The Pine Island Road District was established in 2002 and bisects the city, comprising about 2,600 acres. The roadway is the primary east-west corridor in the city.  

“[It] has direct access to Pine Island to the west and access to Interstate 75 through Lee County as it turns into Bayshore Road to the east,” Cape Coral Planning Team Coordinator Wyatt Daltry said. “It’s a very, very important roadway.” 

The amendment involves revising development caps in the city’s text amendment, which Daltry describes as changing the city’s policy rulebook. “This is not something that you just present to Council and it gets adopted,” he said. “It involves state and regional agency review. We hope to present this to you then present this to Council in three weeks, bring it to the state regional agencies and bring it back for final adoption in either January or February of next year.” 

Daltry said when the district was established, the then-state land planning agency, which was called the Department of Community Affairs, required the city to create a development cap table, which provided limitations on uses.  

Current development caps include a retail cap of 4.4 million square feet, 1.6 million square feet for office/warehouse, 790 rooms for hotels and 5,030 units for residential. 

Since it was established, there have been major improvements to Pine Island Road, including providing utilities to nearly the whole district and widening the road. These improvements, coupled with the success the city has seen in terms of attracting multifamily residential to the district, led to the residential cap already nearly being met.  

Once the cap is met, the city is unable to issue development permits for residential construction. The improvements in the district during the last 20 years removed many development constraints as far as capacity, leading the city to pursue removing the development caps in its entirety.  

Daltry said residential caps are the main concern, mostly due to the number of residential projects in the pipeline.
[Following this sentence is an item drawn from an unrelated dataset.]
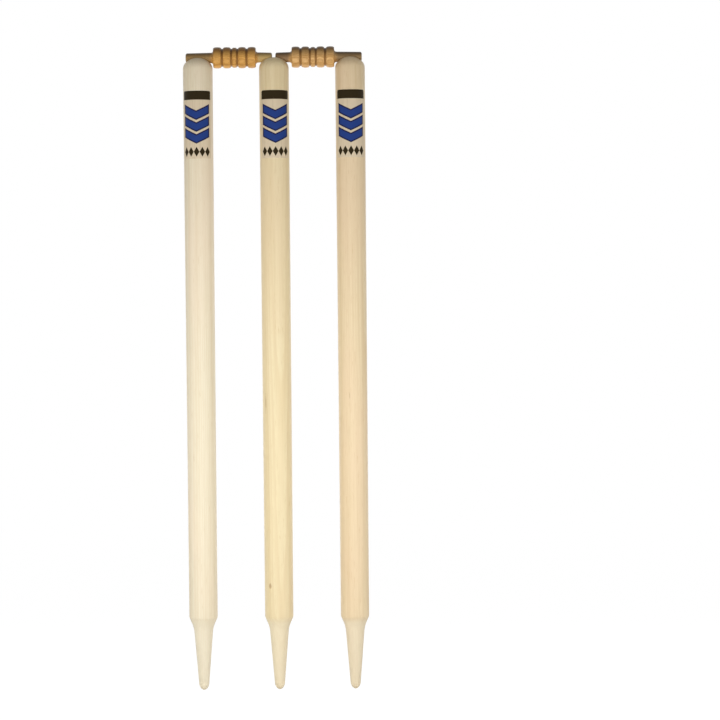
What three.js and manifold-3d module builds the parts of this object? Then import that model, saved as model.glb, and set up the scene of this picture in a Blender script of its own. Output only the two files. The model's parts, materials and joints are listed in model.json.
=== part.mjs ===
// A set of cricket stumps: three turned wooden stumps, each with a printed film label, and the two
// turned wooden bails that lie in the grooves across their tops.
//
// Millimetres, +Z up. The origin is on the middle stump's axis at ground level, where the straight
// shaft ends and the shoulder begins. The labels face -Y. The wicket runs along X, and everything
// below Z = 0 is the part of each stump that is driven into the ground.

import * as THREE from "three";
import { mergeVertices } from "three/addons/utils/BufferGeometryUtils.js";
import Module from "manifold-3d";

const wasm = await Module();
wasm.setup();

// Stump: the shaft tapers a little from the dome down to the ground.
const stumpHeight = 711.2; // ground to the crest of the dome, 28 inches
const stumpTopDiameter = 37.6;
const stumpFootDiameter = 36;
const domeHeight = 15;

// Spike: a conical shoulder, a long tapered point and a blunt tip, all turned in the same wood.
const shoulderHeight = 13;
const shoulderEdgeRound = 2;
const neckDiameter = 24.6;
const neckRound = 6;
const pointLength = 72.5;
const pointDiameter = 12.8;
const tipLength = 7.5;
const tipBluntnessShares = { radius: 0.8, length: 0.86 };

// Bail: a long spigot for the outer stump, a beaded barrel and a short spigot for the middle stump.
const barrelLength = 54; // 2 1/8 inches
const barrelDiameter = 26.8;
const centreBeadDiameter = 25.4;
const coveDiameter = 22.6;
const beadWidthShares = [0.19, 0.18, 0.105, 0.18, 0.19]; // of the barrel's length
const coveWidthShares = [0.0425, 0.035, 0.035, 0.0425]; // what is left, between the beads
const beadSquareness = 2.5; // the exponent of each bead's rounded outline; 2 would be an ellipse
const spigotRootDiameter = 13.2;
const spigotTipDiameter = 12;
const spigotTipRound = 2.2;
const spigotRootFillet = 2.8;

// How the bails sit: their length follows from the stumps they bridge.
const barrelOuterPlay = 1; // gap between the barrel and the outer stump
const barrelInnerPlay = 3.9; // gap between the barrel and the middle stump
const bailTipGap = 4.2; // between the two bails' tips, over the middle stump
const spigotInset = 3.7; // from the outer stump's far side back to the long spigot's tip
const bailProjection = 12.7; // from the crest of the dome up to the top of a barrel, half an inch
const grooveClearance = 0.3; // between a groove and the thick end of a spigot

// Label: a thin printed film, curved round the front of the shaft.
const labelWidth = 40; // measured round the shaft
const labelHeight = 85.5;
const labelDrop = 43.5; // from the crest of the dome down to the label's upper edge
const labelThickness = 0.2;
const labelGap = 0.05; // the film of glue between the label and the wood
const labelTurns = { left: -4, middle: 5.5, right: 1.5 }; // degrees from -Y towards +X

const cutterOverrun = 5;

// Facets
const stumpSegments = 40;
const bailSegments = 28;
const curveSteps = 4;
const beadSteps = 6;
const grooveSteps = 8;

// Places that follow from the sizes above
const stumpTopRadius = stumpTopDiameter / 2;
const stumpFootRadius = stumpFootDiameter / 2;
const domeBaseZ = stumpHeight - domeHeight;
const neckZ = -shoulderHeight;
const pointEndZ = neckZ - pointLength;
const tipZ = pointEndZ - tipLength;
const stumpPitch = stumpTopDiameter + barrelLength + barrelOuterPlay + barrelInnerPlay;
const longSpigotLength = stumpTopDiameter - spigotInset + barrelOuterPlay; // 34.9, 1 3/8 inches
const shortSpigotLength = stumpTopRadius + barrelInnerPlay - bailTipGap / 2; // 20.6, 13/16 inch
const bailLength = longSpigotLength + barrelLength + shortSpigotLength; // 109.5, 4 5/16 inches
const bailAxisZ = stumpHeight + bailProjection - barrelDiameter / 2;
const grooveRadius = spigotRootDiameter / 2 + grooveClearance;

const paleWood = { roughness: 0.55, metalness: 0 };
const materials = {
  creamWood: new THREE.MeshStandardMaterial({ color: 0xf0e2c4, ...paleWood }),
  yellowWood: new THREE.MeshStandardMaterial({ color: 0xeedbae, ...paleWood }),
  pinkWood: new THREE.MeshStandardMaterial({ color: 0xe9d2ab, ...paleWood }),
  bailWood: new THREE.MeshStandardMaterial({ color: 0xba8243, roughness: 0.4, metalness: 0 }),
  film: new THREE.MeshStandardMaterial({ color: 0xe6d6ba, roughness: 0.35, metalness: 0 }),
};

// Half the shaft's thickness at a height above the ground.
function shaftRadiusAt(z) {
  return THREE.MathUtils.mapLinear(z, 0, domeBaseZ, stumpFootRadius, stumpTopRadius);
}

// A closed mesh as a solid that can be cut and joined.
function solidFrom(geometry) {
  const bare = geometry.clone();
  bare.deleteAttribute("normal");
  bare.deleteAttribute("uv");
  const merged = mergeVertices(bare);
  return new wasm.Manifold(
    new wasm.Mesh({
      numProp: 3,
      vertProperties: merged.attributes.position.array,
      triVerts: new Uint32Array(merged.index.array),
    }),
  );
}

// A solid as geometry that a mesh can show.
function geometryFrom(solid) {
  const { vertProperties, triVerts } = solid.getMesh();
  const geometry = new THREE.BufferGeometry();
  geometry.setAttribute("position", new THREE.BufferAttribute(vertProperties, 3));
  geometry.setIndex(new THREE.BufferAttribute(triVerts, 1));
  geometry.computeVertexNormals();
  return geometry;
}

// Turns a profile of (radius, height) points round the Z axis.
function turned(profile, segments) {
  return new THREE.LatheGeometry(profile, segments).rotateX(Math.PI / 2);
}

// The stump's outline from the tip of its point up to the crest of its dome.
function stumpProfile() {
  const neckRadius = neckDiameter / 2;
  const pointRadius = pointDiameter / 2;
  const neck = new THREE.Vector2(neckRadius, neckZ);
  const foot = new THREE.Vector2(stumpFootRadius, 0);
  const pointEnd = new THREE.Vector2(pointRadius, pointEndZ);
  const domeBase = new THREE.Vector2(stumpTopRadius, domeBaseZ);
  const outline = new THREE.Path();
  outline.moveTo(0, tipZ);
  outline.quadraticCurveTo(
    pointRadius * tipBluntnessShares.radius,
    pointEndZ - tipLength * tipBluntnessShares.length,
    pointEnd.x,
    pointEnd.y,
  );
  roundedCorner(outline, pointEnd, neck, foot, neckRound);
  roundedCorner(outline, neck, foot, domeBase, shoulderEdgeRound);
  outline.lineTo(domeBase.x, domeBase.y);
  outline.absellipse(0, domeBaseZ, stumpTopRadius, domeHeight, 0, Math.PI / 2, false, 0);
  return onAxisAtEnds(outline.getPoints(curveSteps));
}

// Runs an outline on towards a corner, and rounds it off on the way to the next point.
function roundedCorner(outline, from, corner, to, size) {
  const before = corner.clone().add(from.clone().sub(corner).setLength(size));
  const after = corner.clone().add(to.clone().sub(corner).setLength(size));
  outline.lineTo(before.x, before.y);
  outline.quadraticCurveTo(corner.x, corner.y, after.x, after.y);
}

// Puts both ends of a profile exactly on the axis, so that the turned shape closes.
function onAxisAtEnds(points) {
  points[0].x = 0;
  points[points.length - 1].x = 0;
  return points;
}

// The U-shaped channel for the bails' spigots, cut right across the stump along X.
function grooveCutter() {
  const channel = new THREE.Shape();
  const mouthZ = stumpHeight + cutterOverrun;
  channel.moveTo(grooveRadius, mouthZ);
  channel.lineTo(-grooveRadius, mouthZ);
  channel.lineTo(-grooveRadius, bailAxisZ);
  channel.absarc(0, bailAxisZ, grooveRadius, Math.PI, 2 * Math.PI, false);
  channel.closePath();
  const length = stumpTopDiameter + 2 * cutterOverrun;
  const cutter = new THREE.ExtrudeGeometry(channel, {
    depth: length,
    bevelEnabled: false,
    curveSegments: grooveSteps,
  });
  cutter.translate(0, 0, -length / 2);
  cutter.rotateX(Math.PI / 2);
  cutter.rotateZ(Math.PI / 2);
  return cutter;
}

function stumpGeometry() {
  const body = solidFrom(turned(stumpProfile(), stumpSegments));
  return geometryFrom(body.subtract(solidFrom(grooveCutter())));
}

// One bead of the barrel as (radius, distance along the bail) points, from cove to cove.
function beadPoints(start, width, beadRadius) {
  const coveRadius = coveDiameter / 2;
  const points = [];
  for (let step = 0; step <= beadSteps; step += 1) {
    const turn = -Math.cos((Math.PI * step) / beadSteps);
    const rise = (1 - Math.abs(turn) ** beadSquareness) ** (1 / beadSquareness);
    const radius = THREE.MathUtils.lerp(coveRadius, beadRadius, rise);
    points.push(new THREE.Vector2(radius, start + (width * (1 + turn)) / 2));
  }
  return points;
}

// The beads side by side along the barrel, with a narrow cove between each pair.
function barrelPoints() {
  const centreBead = (beadWidthShares.length - 1) / 2;
  let start = longSpigotLength;
  return beadWidthShares.flatMap((share, index) => {
    const diameter = index === centreBead ? centreBeadDiameter : barrelDiameter;
    const points = beadPoints(start, barrelLength * share, diameter / 2);
    start += barrelLength * (share + (coveWidthShares[index] ?? 0));
    return points;
  });
}

// Half of a spigot's outline: a rounded tip at the start and a filleted root against the barrel.
function spigotPoints(length) {
  const tipRadius = spigotTipDiameter / 2;
  const rootRadius = spigotRootDiameter / 2;
  const outline = new THREE.Path();
  outline.moveTo(0, 0);
  outline.lineTo(tipRadius - spigotTipRound, 0);
  outline.quadraticCurveTo(tipRadius, 0, tipRadius, spigotTipRound);
  outline.lineTo(rootRadius, length - spigotRootFillet);
  outline.quadraticCurveTo(rootRadius, length, rootRadius + spigotRootFillet, length);
  return outline.getPoints(curveSteps);
}

// The bail's whole outline, from the long spigot's tip to the short spigot's tip.
function bailProfile() {
  const shortSpigot = spigotPoints(shortSpigotLength)
    .map((point) => new THREE.Vector2(point.x, bailLength - point.y))
    .reverse();
  return [...spigotPoints(longSpigotLength), ...barrelPoints(), ...shortSpigot];
}

// A bail lying along X, with its long spigot's tip at X = 0.
function bailGeometry() {
  return turned(bailProfile(), bailSegments).rotateY(Math.PI / 2);
}

// A film that follows the shaft's taper: a thin turned sleeve, of which a wedge at the front stays.
// The wedge is turned by some degrees, because the labels aren't stuck on exactly alike.
function labelGeometry(turnDegrees) {
  const upperZ = stumpHeight - labelDrop;
  const lowerZ = upperZ - labelHeight;
  const inner = (z) => new THREE.Vector2(shaftRadiusAt(z) + labelGap, z);
  const outer = (z) => new THREE.Vector2(shaftRadiusAt(z) + labelGap + labelThickness, z);
  const section = [inner(lowerZ), outer(lowerZ), outer(upperZ), inner(upperZ), inner(lowerZ)];
  const sleeve = solidFrom(turned(section, stumpSegments));

  const halfAngle = labelWidth / (shaftRadiusAt(upperZ) + shaftRadiusAt(lowerZ));
  const middleAngle = THREE.MathUtils.degToRad(turnDegrees) - Math.PI / 2;
  const startAngle = middleAngle - halfAngle;
  const reach = stumpTopDiameter + cutterOverrun;
  const front = new THREE.Shape();
  front.moveTo(0, 0);
  front.lineTo(reach * Math.cos(startAngle), reach * Math.sin(startAngle));
  front.absarc(0, 0, reach, startAngle, middleAngle + halfAngle, false);
  front.closePath();
  const wedge = new THREE.ExtrudeGeometry(front, {
    depth: labelHeight + 2 * cutterOverrun,
    bevelEnabled: false,
    curveSegments: grooveSteps,
  }).translate(0, 0, lowerZ - cutterOverrun);
  return geometryFrom(sleeve.intersect(solidFrom(wedge)));
}

function namedMesh(name, geometry, material) {
  const mesh = new THREE.Mesh(geometry, material);
  mesh.name = name;
  return mesh;
}

// One stump with its label, as a group that stands at its place along the wicket.
function labelledStump(side, x, wood) {
  const group = new THREE.Group();
  group.position.x = x;
  group.add(namedMesh(`${side}_stump`, stumpGeometry(), wood));
  group.add(namedMesh(`${side}_stump_label`, labelGeometry(labelTurns[side]), materials.film));
  return group;
}

// One bail in its grooves. The right one is the same piece as the left, turned end for end.
function seatedBail(side, direction) {
  const bail = namedMesh(`${side}_bail`, bailGeometry(), materials.bailWood);
  bail.position.x = direction * (bailTipGap / 2 + bailLength);
  bail.position.z = bailAxisZ;
  bail.rotation.z = direction > 0 ? Math.PI : 0;
  return bail;
}

const wicket = new THREE.Group();
wicket.add(labelledStump("left", -stumpPitch, materials.creamWood));
wicket.add(labelledStump("middle", 0, materials.yellowWood));
wicket.add(labelledStump("right", stumpPitch, materials.pinkWood));
wicket.add(seatedBail("left", -1));
wicket.add(seatedBail("right", 1));

export default wicket;
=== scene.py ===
"""A full-size cricket wicket: three turned ash stumps with printed labels, and two turned bails.

Lengths are in metres and in the part's own frame. +Z is up, the wicket runs along X, the labels
face -Y, and Z = 0 is ground level, where the straight shaft of each stump ends.
"""

import json
import logging
import math
from collections.abc import Sequence
from dataclasses import dataclass, field
from enum import Enum
from functools import reduce

import bmesh
import bpy
from mathutils import Euler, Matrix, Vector

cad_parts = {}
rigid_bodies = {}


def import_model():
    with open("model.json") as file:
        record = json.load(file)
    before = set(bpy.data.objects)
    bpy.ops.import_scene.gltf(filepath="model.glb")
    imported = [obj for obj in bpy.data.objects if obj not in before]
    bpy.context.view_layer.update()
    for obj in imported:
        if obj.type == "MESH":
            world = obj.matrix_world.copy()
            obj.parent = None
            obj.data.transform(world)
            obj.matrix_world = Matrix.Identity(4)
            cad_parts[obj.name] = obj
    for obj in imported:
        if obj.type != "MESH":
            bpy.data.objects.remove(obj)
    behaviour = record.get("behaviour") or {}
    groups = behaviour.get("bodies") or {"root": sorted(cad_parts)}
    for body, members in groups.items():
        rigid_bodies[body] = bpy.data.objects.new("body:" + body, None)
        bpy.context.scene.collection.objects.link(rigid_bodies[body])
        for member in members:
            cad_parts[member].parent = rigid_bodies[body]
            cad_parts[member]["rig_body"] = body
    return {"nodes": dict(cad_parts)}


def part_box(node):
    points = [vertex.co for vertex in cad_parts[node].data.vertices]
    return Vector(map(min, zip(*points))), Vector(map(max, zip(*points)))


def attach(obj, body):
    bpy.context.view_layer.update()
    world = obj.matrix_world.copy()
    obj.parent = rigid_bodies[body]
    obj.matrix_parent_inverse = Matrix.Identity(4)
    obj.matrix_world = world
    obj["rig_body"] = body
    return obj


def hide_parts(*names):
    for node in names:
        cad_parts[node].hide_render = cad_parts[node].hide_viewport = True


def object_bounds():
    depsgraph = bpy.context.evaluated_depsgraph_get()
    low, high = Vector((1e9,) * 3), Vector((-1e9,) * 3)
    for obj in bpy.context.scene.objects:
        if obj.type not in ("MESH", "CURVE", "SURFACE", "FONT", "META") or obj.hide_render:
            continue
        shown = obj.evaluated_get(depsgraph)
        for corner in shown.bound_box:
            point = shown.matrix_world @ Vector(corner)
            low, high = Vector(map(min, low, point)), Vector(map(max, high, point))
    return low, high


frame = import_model()
CAD_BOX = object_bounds()

LOG = logging.getLogger("wicket")

MM = 0.001
WELD = 0.001 * MM  # points closer than this are one
PRINT_MAP = "print"  # the labels' own map

Colour = tuple[float, float, float]
Point = tuple[float, float, float]
Flat = tuple[float, float]
Socket = bpy.types.NodeSocket
Value = float | Socket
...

There are currently 2,577 existing projects, 4,808 projects under review and 1,230 approved projects, totaling 8,615. 

“These are projects we’d like to see occur in Cape Coral, so we decided to look at some options as far as how we can facilitate development without necessarily having this become a predominantly multifamily residential district,” Daltry said. “It’s astounding the number of projects we’ve had, and Hurricane Ian has not slowed things down.” 

City staff followed up on ensuring the district doesn’t become entirely residential by adding language to the proposed amendment, stating the maximum number of residential units be changed to 8,615, matching the total number of existing and under-review projects.  

“We are kind of closing the door for future projects beyond that in the Pine Island Road District,” Daltry said. 

While essentially stopping more residential projects in the district if approved, affordable multifamily rentals will not count toward the residential development limit. 

Planning and zoning Commissioner Jesse Marker said the city is underserved for commercial, office space, warehouse/light manufacturing and hotels.  

“I do think that will act as a catalyst to bring in some of those developments, some of those larger, national businesses and retailers, etc., things that we need in the City of Cape,” he said. 

The commission recommended transmittal of the item to state and regional agencies for review and will be presented a final time to Council for adoption. The item was introduced at Wednesday night’s Council meeting, with a public hearing for transmittal set for Dec. 6.